It's a tricky balance to pull off, but Oakland does it well, SF has given up
and let the homeless people win.

I literally left SF Main once because some guy with a pantload of feces was
monopolizing the graphic novels section. Couldn't get within 10 feet.

------
peatmoss
I attended a talk this year where the speaker made two points that have stuck
with me:

1\. Because of legal precedent surrounding protection of patron records,
librarians are in a similar category as priests and lawyers.

2\. Libraries are a great leveler for society. Paraphrasing: you don't have to
dress a certain way; you don't have to look a certain way, and you don't even
need to smell good to use a library.

Depending on your outlook, the second point could seem like an in-joke at the
expense of homeless, but I find it profoundly poignant.
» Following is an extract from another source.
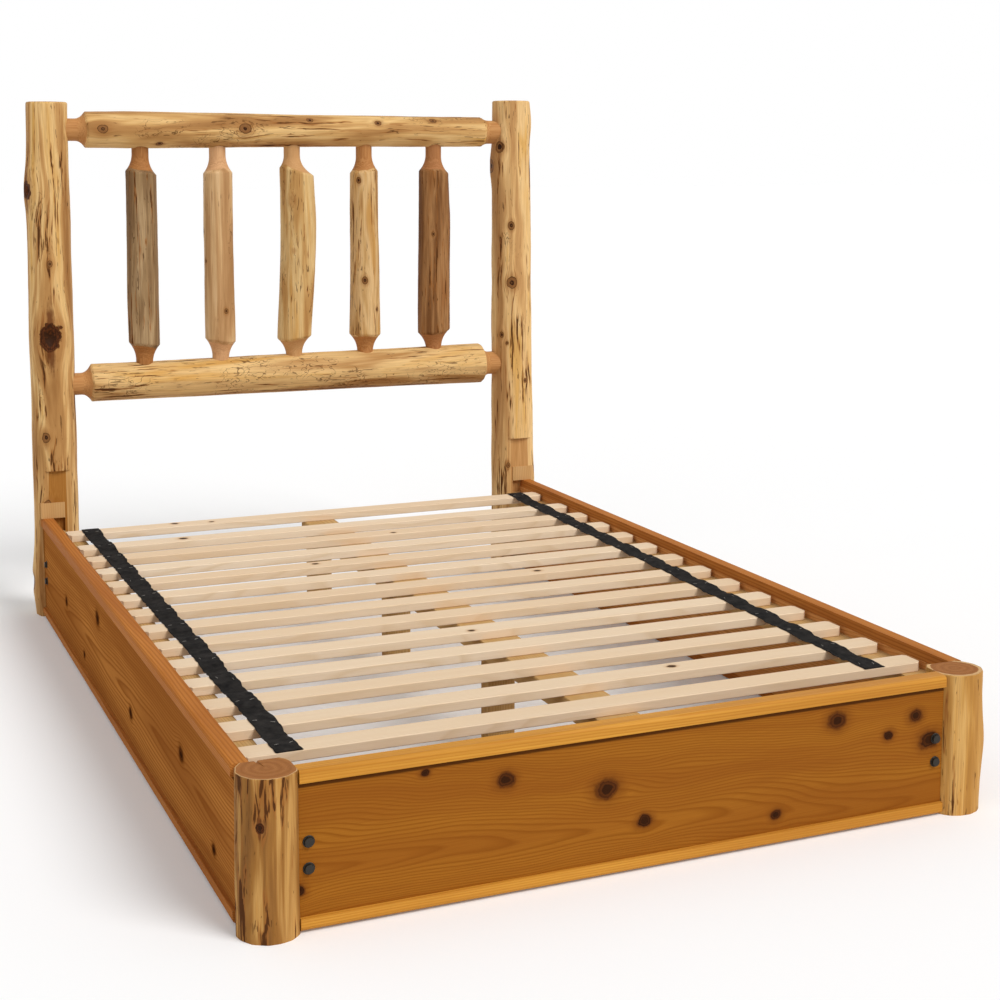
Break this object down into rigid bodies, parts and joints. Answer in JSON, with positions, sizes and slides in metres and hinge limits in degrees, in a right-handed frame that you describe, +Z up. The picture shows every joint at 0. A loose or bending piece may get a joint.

A side note about the value and impact that libraries have on people's lives.
I grew up in Montana where I was routinely asked by older adults if I was any
relation to the woman who read / told them stories every day after school. I
would reply that she was my grandmother, and they would launch into stories
about how they and their friends didn't have any place to go after school, and
how much they loved the nice lady at the library.

------
wizardforhire
I love libraries, I can't sing their accolades enough. If you ever get the
chance to read Benjamin Franklin's autobiography it's a must read. Here's a
link to a PDf
[http://www.communicationcache.com/uploads/1/0/8/8/10887248/b...](http://www.communicationcache.com/uploads/1/0/8/8/10887248/benjamin_franklin_-
_autobiography_of_benjamin_franklin.pdf)

The future of libraries relies on successful and continued rhetoric for their
existence.

------
pmoriarty
Also see this fantastic interview with Ray Bradbury:

[https://www.youtube.com/watch?v=PF3uZf4G3Lo](https://www.youtube.com/watch?v=PF3uZf4G3Lo)

------
woodandsteel
I am wondering what conservatives think about public libraries. Conservative
ideology supports making government minimal, which would seem to imply they
would oppose public libraries, but perhaps that is not they actually think.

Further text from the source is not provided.